Quant à ce que nous avons dit qu’une partie peut être troublée sans préjudice de l’harmonie générale, il ne faut pas l’entendre dans le sens qu’il n’est tenu aucun compte des parties et qu’il suffit que le monde entier soit parfait en lui-même, bien qu’il puisse se taire que le genre humain soit malheureux et qu’il n’y ait dans l’univers aucun soin de la justice, aucun souci de notre sort, comme pensent quelques-uns qui ne jugent pas assez sainement de l’ensemble des choses. Car il faut savoir que, comme dans une république bien constituée on s’occupe autant que possible des particuliers, de même le monde ne peut être parfait si, tout en conservant l’harmonie universelle, on n’y veille aux intérêts particuliers. Et à cet égard on n’a pu établir aucune règle meilleure que la loi même qui veut que chacun ait part à la perfection de l’univers par son propre bonheur proportionné à sa vertu, et à la bonne volonté dont il est animé pour le bien commun, c’est-à-dire par l’accomplissement même de ce que nous appelons la charité et l’amour de Dieu, ou de ce qui seul constitue, d’après le jugement des plus sages théologiens, la force et la puissance de la religion chrétienne elle-même. Et il ne doit pas paraître étonnant qu’il soit fait une si grande part aux âmes dans l’univers, puisqu’elles reflètent l’image la plus fidèle de l’auteur suprême, que d’elles à lui il n’y a pas seulement, comme pour tout le reste, le rapport de la machine à l’ouvrier, mais celui du citoyen au prince, qu’elles doivent durer autant que l’univers, qu’elles expriment en quelque manière et concentrent le tout en elles-mêmes, de sorte qu’on pourrait dire des âmes qu’elles sont des parties totales.

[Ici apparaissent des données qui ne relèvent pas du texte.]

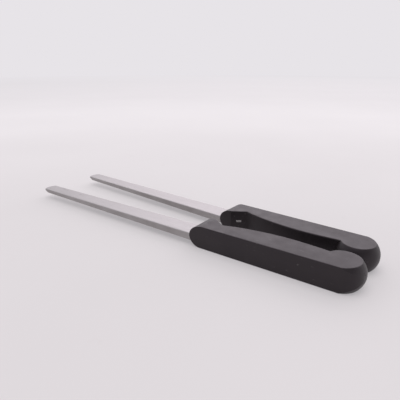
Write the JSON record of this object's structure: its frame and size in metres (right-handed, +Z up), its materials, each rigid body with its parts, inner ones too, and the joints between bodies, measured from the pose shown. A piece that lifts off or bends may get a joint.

Pour ce qui regarde surtout les afflictions des gens de bien, on doit tenir pour certain qu’il en résulte pour eux un plus grand bien, et cela est vrai physiquement comme théologiquement. Le grain jeté dans la terre souffre avant de produire son fruit. Et l’on peut affirmer que les afflictions, temporairement mauvaises, sont bonnes par le résultat, en ce qu’elles sont des voies abrégées vers la perfection. De même, en physique, les liqueurs qui fermentent plus lentement mettent aussi plus de temps à s’améliorer, tandis que celles qui éprouvent une plus grande agitation rejettent certaines parties avec plus de force et se corrigent plus promptement.

Et on pourrait dire de cela que c’est reculer pour mieux sauter.